February is the month we talk about love and friendship. If there is one book that kind of “saved” my relationship with my husband before we were even married is Gary Chapman’s famous book The 5 Love Languages. We were in the early stages of dating, probably for a year, and like many couples, we had some communication issues because we were young and the relationship was new.
I don’t remember how this book got in my hands and we both read it and applied its principles to our relationship. Things got better! We got married two years later and have stayed married for 11 years…we keep learning. We are far from perfect.
There is a version of this book for kids, The 5 Love Languages of Children. As parents (or caregivers), we can learn to love our children the way they want and need to be loved.
Knowing the 5 types of love languages not only helps us communicate our love to our children better, but it helps us know how to guide them through life. It teaches us how to talk about difficult topics when the time comes. And how to discipline them while taking care of their feelings, therefore getting the message through in a more positive way.
I would highly recommend every parent read this book. We love in all of the following ways, but there is always one or two that communicates it better than others. We all love it when we receive love in either of these ways, but again, some are felt deeper than others. Another important thing to keep in mind is that this topic is deep. If you find some ideas confusing, please read the book.
1. Physical Contact
This is shown through kisses, cuddles, hand-holding, hugging, and more. My little girl is more like this. She is always on top of me and blows me kisses, and wants me to cuddle with her. So if I want to show her I love her, I correspond in the same way, even if my personal love language is different.
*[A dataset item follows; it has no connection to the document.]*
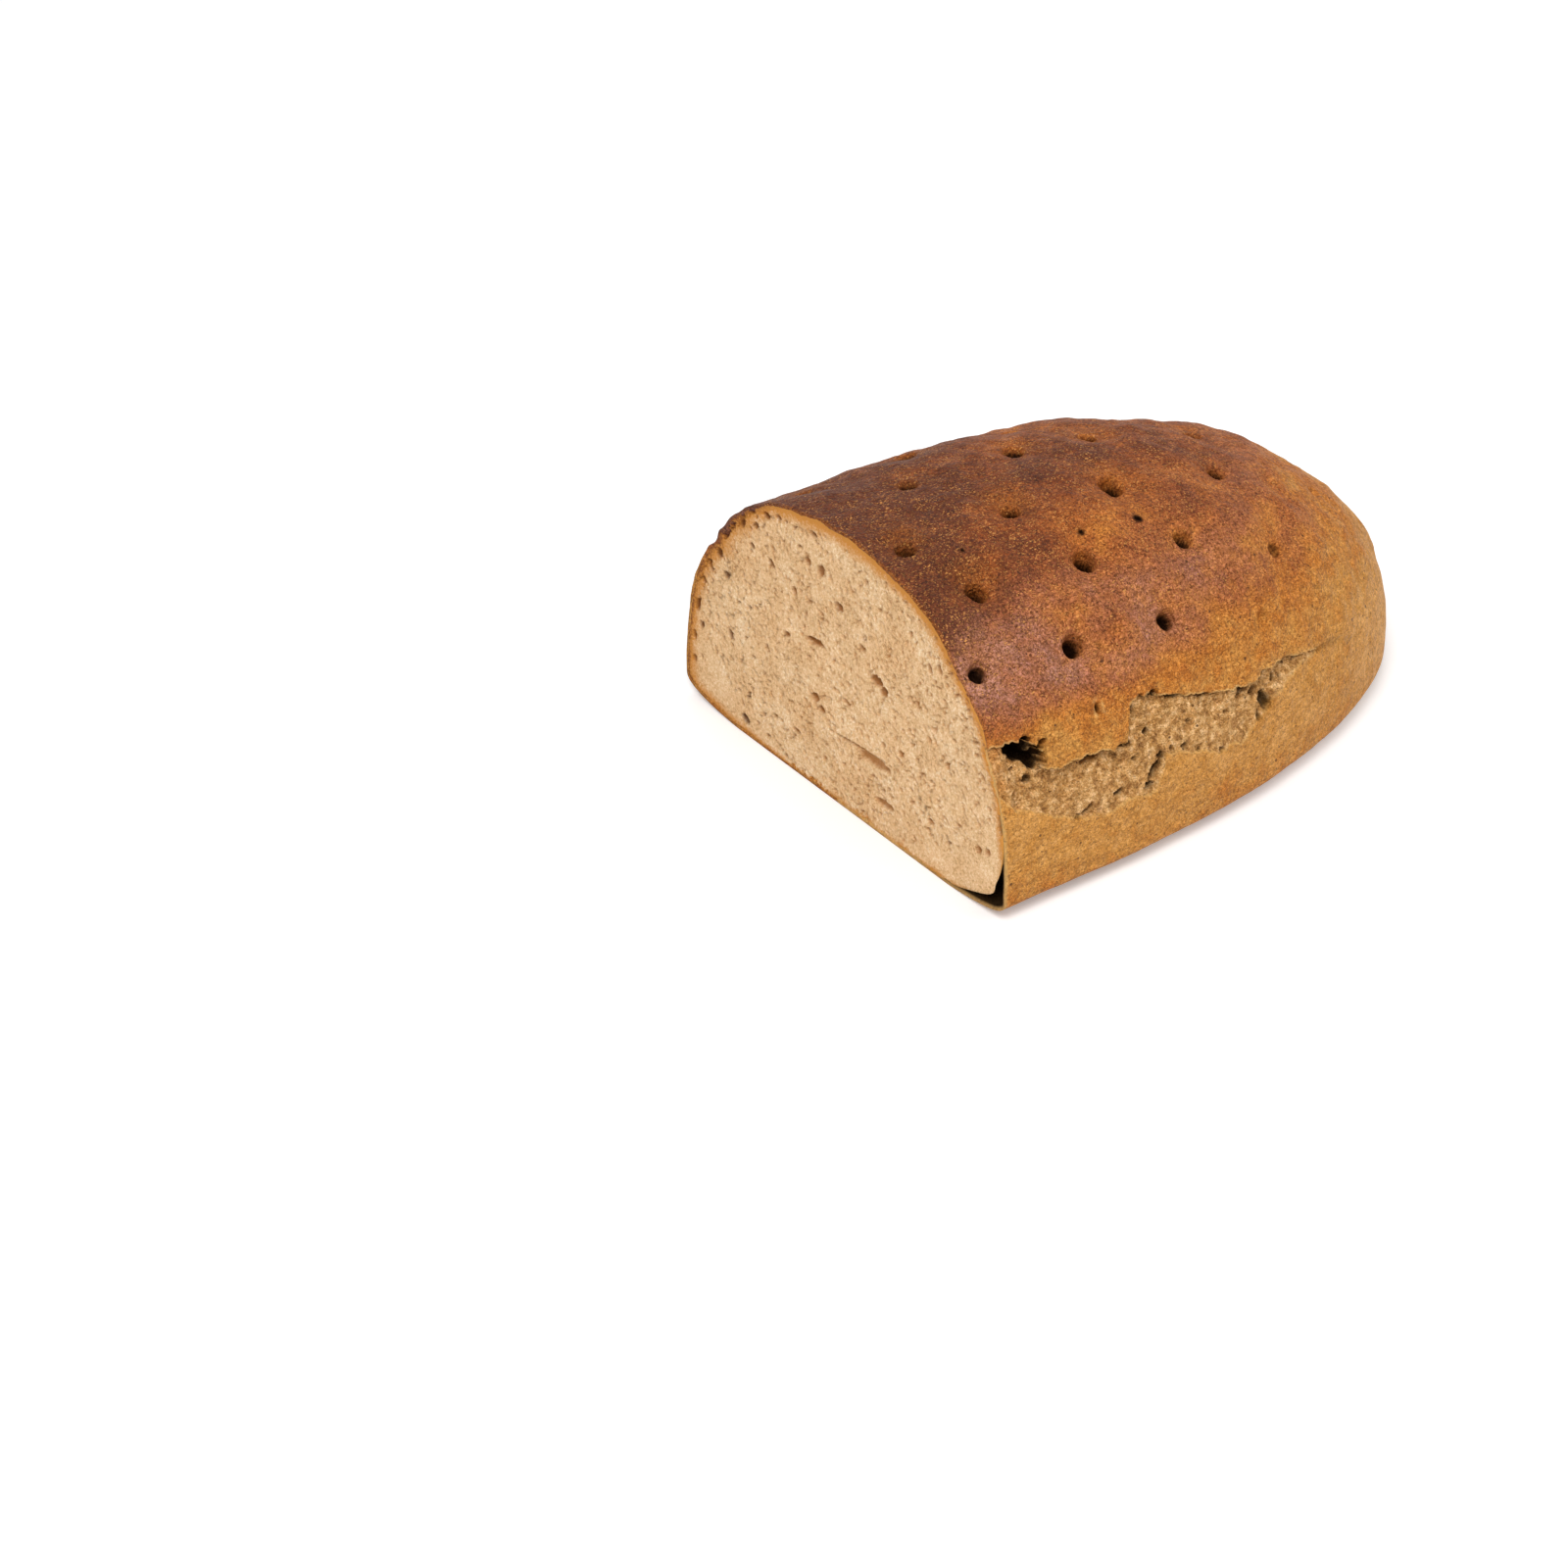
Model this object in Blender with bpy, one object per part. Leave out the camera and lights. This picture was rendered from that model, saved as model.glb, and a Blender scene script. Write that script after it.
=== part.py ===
"""Rye bread loaf, cut across: one closed solid standing on its flat base.

Frame: metres, +Z up, the length along X. The cut face looks along -X and the rounded heel
points to +X. The split in the crust is on the -Y side. The origin is the middle of the base.
"""

import math

import bmesh
import bpy
import numpy as np
from mathutils import Matrix, Vector, noise

MM = 0.001

# Body
LENGTH = 167 * MM          # cut face to heel
WIDTH = 130 * MM
HEIGHT = 77 * MM
STRAIGHT = 33 * MM         # even stretch behind the cut face, before the heel starts to round off
WIDEST_Z = 6.5 * MM        # height of the widest line
UNDER_DEPTH = 7.4 * MM     # reach of the underside's curve below the widest line; the base cuts it flat
NEAR_POWER = 2.32          # roundness of the upper section on the -Y side (2 is an ellipse)
FAR_POWER = 2.21           # the same on the +Y side
UNDER_POWER = 2.87
HEEL_POWER = 2.2
LUMP_SIZE = 26 * MM
LUMP_HEIGHT = 0.5 * MM

# Mesh steps over the body: along, across, up
STEPS_ALONG = 26
STEPS_ACROSS = 20
STEPS_UP = 15
UNDER_STEPS = 3
FLAT_ANGLE = math.radians(0.02)       # faces that turn less than this count as one plane

# Docking holes, in rows along the loaf: distance from the cut face, and Y
HOLES = (
    (3, -47), (33, -48), (61, -49), (91, -51),
    (17, -31), (48, -33), (78, -35), (104, -39),
    (10, -12.5), (41, -13), (72, -14.5), (105, -16),
    (29, 11.5), (60, 9.5), (83, 8.5), (116, 5.5),
    (12, 31), (43, 30), (74, 28), (101, 25),
    (24, 47), (56, 47), (86, 45),
)
HOLE_RADIUS = 3.4 * MM
HOLE_DEPTH = 5 * MM
DISH_RADIUS = 8 * MM
DISH_DEPTH = 0.9 * MM

# Split in the crust: distance from the cut face, and height
SPLIT_TOP = (
    (0, 45), (10, 44.5), (15, 38), (20, 35.3), (34, 34.5), (39, 33.5),
    (42, 42), (46, 43.5), (60, 39), (75, 35), (95, 34.5), (108, 31.5),
)
SPLIT_FOOT = (
    (0, 34), (5, 30), (15, 25), (24, 21.5), (45, 19.5),
    (51, 27), (68, 21.7), (80, 22.5), (90, 28.5), (108, 31),
)
SPLIT_DEPTH = 3.2 * MM
SPLIT_LENGTH = 108 * MM
LIP_WIDTH = 2 * MM
CAVITY_S, CAVITY_Z = 10 * MM, 42.5 * MM
CAVITY_HALF_LENGTH, CAVITY_HALF_HEIGHT = 6.5 * MM, 3.6 * MM
CAVITY_DEPTH = 4.5 * MM

# Dent in the outline on the far side of the cut
SHOULDER_S, SHOULDER_Y, SHOULDER_Z = 0, 52 * MM, 51 * MM
SHOULDER_RADIUS = 5 * MM
SHOULDER_DEPTH = 1.3 * MM

# Gap between crumb and crust at the cut's lower near corner, a flat drop in section
GAP_INNER = (-47 * MM, 2.4 * MM)      # (Y, Z) of its pointed end
GAP_OUTER = (-63 * MM, 7.4 * MM)      # (Y, Z) of its blunt end
GAP_HALF_THICKNESS = 2 * MM
GAP_DEPTH = 8 * MM
GAP_SIDES = 14
GAP_TAPER = 0.7

CUT_X = -LENGTH / 2
HEEL_START_X = CUT_X + STRAIGHT
HEEL_LENGTH = LENGTH - STRAIGHT


def smooth(low, high, value):
    """Return 0 below low, 1 above high and an S curve between."""
    t = min(max((value - low) / (high - low), 0.0), 1.0)
    return t * t * (3 - 2 * t)


def section_power(across, up):
    """Return the section's roundness in the quadrant of a point."""
    if up < 0:
        return UNDER_POWER
    return NEAR_POWER if across < 0 else FAR_POWER


def body_point(cube_point):
    """Map a point on the starting box onto the loaf's plain body."""
    along, across, up = cube_point
    up = up if up > 0 else up * STEPS_UP / UNDER_STEPS - up
    power = section_power(across, up)
    section = abs(across) ** power + abs(up) ** power
    heel = max(along, 0.0)
    if section + heel == 0:
        return Vector((CUT_X, 0, WIDEST_Z))
    if up > -1 and abs(across) < 1 and up < 1 and along < 1:
        reach = 1.0                                   # inside the cut face, not on the outer skin
    else:
        reach = (heel ** HEEL_POWER + section ** (HEEL_POWER / power)) ** (-1 / HEEL_POWER)
    x = HEEL_START_X + (reach * along * HEEL_LENGTH if along > 0 else along * HEEL_LENGTH)
    tall = HEIGHT - WIDEST_Z if up > 0 else UNDER_DEPTH
    z = WIDEST_Z + reach * up * tall
    return Vector((x, reach * across * WIDTH / 2, max(z, 0.0)))


def heel_scale(x):
    """Return how much the section has shrunk at x, from 1 in the straight part to 0."""
    along = min(max((x - HEEL_START_X) / HEEL_LENGTH, 0.0), 1.0)
    return (1 - along ** HEEL_POWER) ** (1 / HEEL_POWER)


def top_point(x, y):
    """Return the point of the upper skin over (x, y)."""
    power = section_power(y, 1)
    rest = heel_scale(x) ** power - abs(2 * y / WIDTH) ** power
    return Vector((x, y, WIDEST_Z + (HEIGHT - WIDEST_Z) * max(rest, 0.0) ** (1 / power)))


def top_normal(x, y):
    """Return the upper skin's outward normal over (x, y)."""
    step = 0.5 * MM
    along = top_point(x + step, y) - top_point(x - step, y)
    across = top_point(x, y + step) - top_point(x, y - step)
    return along.cross(across).normalized()


def hole_axes():
    """Return each docking hole's mouth and its outward axis, which leans towards upright."""
    axes = []
    for distance, y in HOLES:
        mouth = top_point(CUT_X + distance * MM, y * MM)
        outward = top_normal(mouth.x, mouth.y)
        axes.append((mouth, (outward + Vector((0, 0, 0.6))).normalized()))
    return axes


def hole_offset(point, axes):
    """Return the push that the docking holes and their dishes give a point of the skin."""
    offset = Vector()
    for mouth, axis in axes:
        away = point - mouth
        radial = (away - away.dot(axis) * axis).length
        if radial < 3 * DISH_RADIUS:
            core = HOLE_DEPTH * (1 - smooth(0.25 * HOLE_RADIUS, 1.15 * HOLE_RADIUS, radial))
            dish = DISH_DEPTH * math.exp(-((radial / DISH_RADIUS) ** 2))
            offset -= axis * (core + dish)
    return offset


def split_heights(distance):
    """Return the heights of the split's top lip and foot at a distance from the cut."""
    top = np.interp(distance / MM, *zip(*SPLIT_TOP)) * MM
    foot = np.interp(distance / MM, *zip(*SPLIT_FOOT)) * MM
    return top, foot


def split_recess(point):
    """Return how far the torn zone lies under the skin, with the cavity under its lip."""
    distance = point.x - CUT_X
    if point.y > 0 or distance > SPLIT_LENGTH:
        return 0.0
    top, foot = split_heights(distance)
    recess = 0.0
    if foot < point.z < top:
        under_lip = smooth(0, LIP_WIDTH, top - point.z)
        towards_foot = (point.z - foot) / (top - foot)
        fade = 1 - smooth(0.75 * SPLIT_LENGTH, SPLIT_LENGTH, distance)
        recess = SPLIT_DEPTH * under_lip * towards_foot ** 0.8 * fade
        recess *= 0.5 + 0.5 * smooth(0, 6 * MM, distance)
    along = (distance - CAVITY_S) / CAVITY_HALF_LENGTH
    up = (point.z - CAVITY_Z) / CAVITY_HALF_HEIGHT
    cavity = math.hypot(along, up)
    return recess + CAVITY_DEPTH * (1 - smooth(0.1, 1.1, cavity))


def lump(point):
    """Return the skin's soft unevenness, none on the widest line and below it."""
    return LUMP_HEIGHT * noise.noise(point / LUMP_SIZE) * smooth(2 * WIDEST_Z, 5 * WIDEST_Z, point.z)


def shoulder_dent(point):
    """Return the depth of the dent on the far side of the cut."""
    away = (point - Vector((CUT_X + SHOULDER_S, SHOULDER_Y, SHOULDER_Z))).length
    return SHOULDER_DEPTH * (1 - smooth(0, 1, away / SHOULDER_RADIUS))


def near_detail(point, margin):
    """Tell whether a point of the skin is close enough to a hole or the split to need fine faces."""
    distance = point.x - CUT_X
    if point.z > 2 * WIDEST_Z:
        for hole_distance, hole_y in HOLES:
            mouth = top_point(CUT_X + hole_distance * MM, hole_y * MM)
            if (point - mouth).length < HOLE_RADIUS + margin:
                return True
    if point.y > 0 or distance > SPLIT_LENGTH:
        return False
    top, foot = split_heights(distance)
    return foot - margin / 2 < point.z < top + margin / 2


def starting_box(bm):
    """Make the box that the body is mapped from, cut into even steps along, across and up."""
    bmesh.ops.create_cube(bm, size=2)
    low = Vector((-STRAIGHT / HEEL_LENGTH, -1, -UNDER_STEPS / (STEPS_UP - UNDER_STEPS)))
    for vert in bm.verts:
        for axis in range(3):
            if vert.co[axis] < 0:
                vert.co[axis] = low[axis]
    for axis, steps in enumerate((STEPS_ALONG, STEPS_ACROSS, STEPS_UP)):
        edges = [e for e in bm.edges if abs(e.verts[0].co[axis] - e.verts[1].co[axis]) > 1e-6]
        bmesh.ops.subdivide_edges(bm, edges=edges, cuts=steps - 1)


def refine(bm, cut_plane):
    """Halve the faces near the holes and the split, twice, the second time closer in."""
    for margin in (4.5 * MM, 1.5 * MM):
        edges = set()
        for face in bm.faces:
            centre = face.calc_center_median()
            if centre.x > cut_plane and near_detail(body_point(centre), margin):
                edges.update(face.edges)
        bmesh.ops.subdivide_edges(bm, edges=list(edges), cuts=1, use_grid_fill=True)


def shape_skin(bm, rim):
    """Move the mapped skin's points in for the holes, the split and the dent, and add the lumps."""
    axes = hole_axes()
    bm.normal_update()
    moved = {}
    for vert in bm.verts:
        if vert.co.z < WIDEST_Z or (vert.co.x < CUT_X + 1e-6 and vert not in rim):
            continue
        normal = vert.normal.copy()
        offset = hole_offset(vert.co, axes)
        if vert in rim:
            normal.x = 0
            normal.normalize()
            offset.x = 0
        depth = split_recess(vert.co) + shoulder_dent(vert.co) - lump(vert.co)
        moved[vert] = vert.co + offset - normal * depth
    for vert, place in moved.items():
        vert.co = place


def dissolve_flat(bm, axis, place):
    """Join the faces that lie in one plane across an axis into one flat face."""
    verts = [v for v in bm.verts if abs(v.co[axis] - place) < 1e-6]
    inside = set(verts)
    edges = [e for e in bm.edges if e.verts[0] in inside and e.verts[1] in inside]
    bmesh.ops.dissolve_limit(
        bm, angle_limit=FLAT_ANGLE, use_dissolve_boundaries=False, verts=verts, edges=edges)


def bread_material():
    """Make the plain crust finish."""
    material = bpy.data.materials.new("rye_crust")
    material.use_nodes = True
    shader = material.node_tree.nodes["Principled BSDF"]
    shader.inputs["Base Color"].default_value = (0.34, 0.13, 0.045, 1)
    shader.inputs["Roughness"].default_value = 0.62
    shader.inputs["Metallic"].default_value = 0
    return material


def make_loaf():
    """Make the loaf before its corner gap is cut."""
    bm = bmesh.new()
    starting_box(bm)
    cut_plane = -STRAIGHT / HEEL_LENGTH + 1e-6
    refine(bm, cut_plane)
    on_plane = [v for v in bm.verts if v.co.x < cut_plane]
    rim = {v for v in on_plane if any(other.co.x > cut_plane for e in v.link_edges for other in e.verts)}
    for vert in bm.verts:
        vert.co = body_point(vert.co)
    shape_skin(bm, rim)
    dissolve_flat(bm, 0, CUT_X)
    dissolve_flat(bm, 2, 0.0)
    bmesh.ops.recalc_face_normals(bm, faces=bm.faces[:])
    mesh = bpy.data.meshes.new("loaf")
    bm.to_mesh(mesh)
    bm.free()
    mesh.shade_smooth()
    mesh.set_sharp_from_angle(angle=math.radians(40))
    mesh.materials.append(bread_material())
    loaf = bpy.data.objects.new("loaf", mesh)
    bpy.context.scene.collection.objects.link(loaf)
    return loaf


def make_gap_cutter():
    """Make the drop-shaped cutter that opens the gap between crumb and crust at the corner."""
    bm = bmesh.new()
    bmesh.ops.create_circle(bm, cap_ends=True, segments=GAP_SIDES, radius=1)
    inner, outer = Vector(GAP_INNER), Vector(GAP_OUTER)
    half = (outer - inner) / 2
    middle = (outer + inner) / 2
    side = Vector((-half.y, half.x)).normalized() * GAP_HALF_THICKNESS
    for vert in bm.verts:
        spread = 0.15 + 0.85 * (vert.co.x + 1) / 2
        place = middle + half * vert.co.x + side * vert.co.y * spread
        vert.co = (CUT_X - MM, place.x, place.y)
    front = bm.faces[:]
    grown = bmesh.ops.extrude_face_region(bm, geom=front)
    back = [v for v in grown["geom"] if isinstance(v, bmesh.types.BMVert)]
    bmesh.ops.translate(bm, verts=back, vec=(GAP_DEPTH + MM, 0, 0))
    centre = Vector((CUT_X + GAP_DEPTH, middle.x, middle.y + 1.5 * GAP_HALF_THICKNESS))
    bmesh.ops.scale(bm, verts=back, vec=(GAP_TAPER,) * 3, space=Matrix.Translation(-centre))
    bmesh.ops.recalc_face_normals(bm, faces=bm.faces[:])
    mesh = bpy.data.meshes.new("corner_gap")
    bm.to_mesh(mesh)
    bm.free()
    cutter = bpy.data.objects.new("corner_gap", mesh)
    cutter.hide_render = True
    cutter.display_type = 'WIRE'
    bpy.context.scene.collection.objects.link(cutter)
    return cutter


for old in list(bpy.data.objects):
    bpy.data.objects.remove(old, do_unlink=True)

loaf_object = make_loaf()
gap_cut = loaf_object.modifiers.new("corner_gap", 'BOOLEAN')
gap_cut.operation = 'DIFFERENCE'
gap_cut.solver = 'EXACT'
gap_cut.object = make_gap_cutter()
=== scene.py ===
import math
import random

import bmesh
import bpy
import numpy as np
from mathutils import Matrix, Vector, kdtree, noise


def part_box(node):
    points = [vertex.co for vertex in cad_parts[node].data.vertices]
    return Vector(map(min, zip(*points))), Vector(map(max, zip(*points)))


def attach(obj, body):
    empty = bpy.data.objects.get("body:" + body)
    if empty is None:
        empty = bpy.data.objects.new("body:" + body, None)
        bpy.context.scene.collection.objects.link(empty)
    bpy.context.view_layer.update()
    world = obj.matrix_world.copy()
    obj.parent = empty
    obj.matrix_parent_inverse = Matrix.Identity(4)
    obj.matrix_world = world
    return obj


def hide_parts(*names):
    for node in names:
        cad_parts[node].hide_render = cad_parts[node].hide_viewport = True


mm = 0.001

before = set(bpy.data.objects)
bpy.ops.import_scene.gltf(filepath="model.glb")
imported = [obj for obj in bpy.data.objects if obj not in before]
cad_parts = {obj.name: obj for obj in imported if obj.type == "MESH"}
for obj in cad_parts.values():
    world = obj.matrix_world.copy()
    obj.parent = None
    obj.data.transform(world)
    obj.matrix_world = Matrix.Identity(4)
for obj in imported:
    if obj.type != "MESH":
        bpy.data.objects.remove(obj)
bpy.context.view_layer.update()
lowCorner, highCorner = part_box("loaf")
cutX = lowCorner.x
loafLength = highCorner.x - lowCorner.x
loafWidth = highCorner.y - lowCorner.y
print("frame loaded, loaf is %.0f mm long" % (loafLength / mm))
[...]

When disciplining her, I would be cautious with physical acts of punishment (such as spanking hands or getting them far from you on a time out chair). This sends the opposite message of love in their language. To discipline these children, the opposite is true. We have to bring them closer, be aware of their feelings, talk to them and apply logical consequences.
2. Words of Affirmation
These children feel loved the most when we motivate them with words such as, “You are amazing! I loved how you did this! Good job!” For these children, when we get angry or upset about something they did wrong and we “attack” them with our words because we couldn’t control ourselves, the opposite message is sent. For instance, if your child spills milk or got a bad grade and we say something along the lines of, “Why can’t you do things right?” or “Why aren’t you careful.” These words go deep into their hearts making them think we don’t love them anymore.
3. Quality Time
These children love one on one moments with us. Both my kids are like this, so I try to schedule special “mommy and me dates” with them once every in a while so that we can do something special together. This opens them up into talking deep thoughts with you and gives you an opportunity to teach valuable things into their hearts and minds.
4. Material Details
We must be cautious about this when thinking about material things because everyone loves receiving gifts and special details from people we love. For children who receive love in this way, it doesn’t have to be a “gift” every time. They love it when we leave love notes for them in their lunchboxes or if we go to the store and buy their favorite fruit or snack. My son loves raspberries and even though I buy them for the family, I tell him I thought about how much he would enjoy them and that I know those are his favorite and got them for him. He lights up and is over the moon because mom bought his favorite thing. Of course special gifts now and then is also ok to get but doesn’t have to be expensive, just thoughtful and in good timing. Taking things from them as a way of disciplining sends the opposite message.
5. Acts of Service
This is a very special one too. It refers to doing things for them. Not the things they have to do for themselves such as cleaning up or their chores. It means volunteering for school activities to spend time with them, making their favorite meal for dinner, bringing them a cup of tea or soda when they are studying or working on their homework in their rooms.